An iterative method for the conformal mapping of doubly connected regions

An iterative method is described for the determination of the conformal mapping of a circular annulus Rq ≔ {z:q < |z| < 1} onto a doubly connected region G with smooth boundary curves. The method is analogous to the method of [7] for simply connected regions. It requires in each step the solution of a Riemann-Hilbert problem on Rq. This problem can be solved explicitly in terms of a generalized conjugation operator K. A degeneracy of this problem leads in a natural way to an adjustment of the parameter q in each step. If the boundary curves of G admit parametrizations by functions ην with second derivatives which are Holder continuous with exponent μ, 0 < μ ⩽ 1, then the method converges locally in the Sobolev space W of 2π-periodic absolutely continuous functions with square-integrable derivatives.
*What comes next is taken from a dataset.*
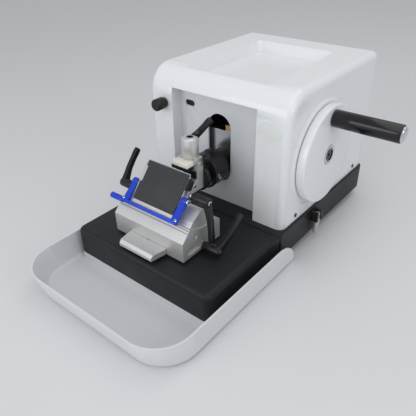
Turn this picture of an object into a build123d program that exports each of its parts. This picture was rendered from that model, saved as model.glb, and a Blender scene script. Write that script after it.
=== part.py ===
from build123d import *
import math
import os

# Rotary microtome with a disposable blade holder, in millimetres.
# X is to the right, Y to the back and Z up. Places are first set out from the middle of the
# front plate's front edge, on the table. The last step shifts every piece, so that the origin
# is at the bottom centre of the whole machine.

# Fits
slip = 0.3
shaft_play = 0.05
stand_off = 0.4

# Base casting
foot_height = 16.0
foot_radius = 17.0
foot_inset = 28.0
front_foot_y = 45.0
rear_foot_gap = 40.0
plate_width = 266.0
plate_thickness = 44.5
plate_corner_radius = 12.0
plate_edge_radius = 8.0
chassis_width = 270.0
chassis_front_y = 170.0
chassis_depth = 300.0
chassis_step = 2.0
chassis_corner_radius = 9.0
casting_wall = 9.0
cover_thickness = 2.0
cover_margin = 6.0

# Housing shell
housing_width = 262.0
housing_front_y = 181.5
housing_depth = 289.5
crown_rise = 115.0
crown_radius = 40.0
shell_edge_radius = 12.0
shell_wall = 3.5
recess_width = 160.0
recess_offset = -2.6
brow_height = 28.7
recess_depth = 21.3
jamb_wall = 3.0
store_width = 152.0
store_front_gap = 27.0
store_length = 207.0
store_depth = 18.0
store_corner_radius = 8.0
store_draft = 8.0
wheel_boss_radius = 85.0
wheel_boss_taper = 4.0
wheel_boss_height = 2.5
coarse_boss_radius = 40.0
coarse_boss_height = 2.0
housing_screw_radius = 3.5

# Front panel
panel_thickness = 3.0
slot_width = 44.0
slot_end_gap = 7.5
window_x = -63.5
window_drop = 26.5
window_width = 19.0
window_height = 9.5
lens_thickness = 1.5

# Drive
cut_x = -4.6
wheel_axis_y = 280.6
wheel_axis_rise = 96.7
stroke_radius = 30.0
rest_drop = 24.0
wheel_radius = 78.0
wheel_gap = 1.0
wheel_thickness = 13.4
wheel_edge_radius = 1.6
wheel_rim_width = 12.0
wheel_web = 7.0
hub_ring_radius = 15.0
hub_recess_radius = 11.5
hub_recess_depth = 5.0
main_shaft_radius = 10.0
bush_wall = 5.0
bush_length = 14.0
pedestal_start_x = 82.0
pedestal_length = 40.0
pedestal_wall = 11.0
pedestal_foot = 10.0
pedestal_foot_half = 42.0
pedestal_stem_half = 32.0
crank_disc_radius = 42.0
crank_disc_thickness = 12.0
crank_pin_radius = 6.0
counterweight_thickness = 11.0
grip_radius = 13.2
grip_length = 100.0
grip_crank = 59.8
spindle_radius = 6.0
cap_length = 4.0

# Wheel lock
lock_y = 276.0
lock_length = 41.0
lock_width = 9.0
lock_thickness = 6.5
lock_drop = 6.5
lock_pin_radius = 2.5
lock_ear = 4.0

# Vertical slide
carriage_width = 74.0
carriage_front_gap = 6.4
carriage_depth = 88.0
carriage_below = 36.0
carriage_above = 52.0
arm_radius = 20.0
yoke_rise = 3.2
guide_width = 14.0
moving_rail_thickness = 5.0
roller_gap = 5.0
roller_radius = 2.3
roller_pitch = 12.0
cheek_thickness = 14.0
cheek_depth = 24.0
guide_headroom = 12.7
frame_foot = 9.5
yoke_thickness = 9.0
yoke_wall = 8.0
shoe_length = 18.0
shoe_height = 19.4

# Feed
arm_tail = 126.0
screw_radius = 6.0
screw_bore_depth = 66.0
nut_radius = 15.0
nut_thickness = 8.0
bracket_reach = 52.0
bracket_plate = 8.0
ratchet_radius = 26.0
ratchet_teeth = 40
ratchet_tooth_depth = 2.0
ratchet_thickness = 8.0
feed_back = 10.0
coarse_y = 300.0
coarse_z_drop = 9.0
coarse_radius = 32.0
coarse_thickness = 13.0
coarse_shaft_radius = 6.0
coarse_knob_radius = 6.0
coarse_knob_length = 20.0
coarse_crank = 20.0
knob_x = -99.0
knob_radius = 9.5
knob_length = 21.0
knob_shaft_radius = 4.0
cam_radius = 22.0
cam_thickness = 6.0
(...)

The order of convergence is at least 1 + μ. The convergence is quadratic if the ην have Lipschitz-continuous second derivatives. For the numerical implementation of the method the operator K can be approximated by a Wittich type method, which can be performed very effectively using FFT. A calculation with N = 2m grid points on the computer requires storage of the order O(N) and computing time O(mN). The results of some test calculations are reported and compared with results of calculations with the method of Theodorsen-Garrick.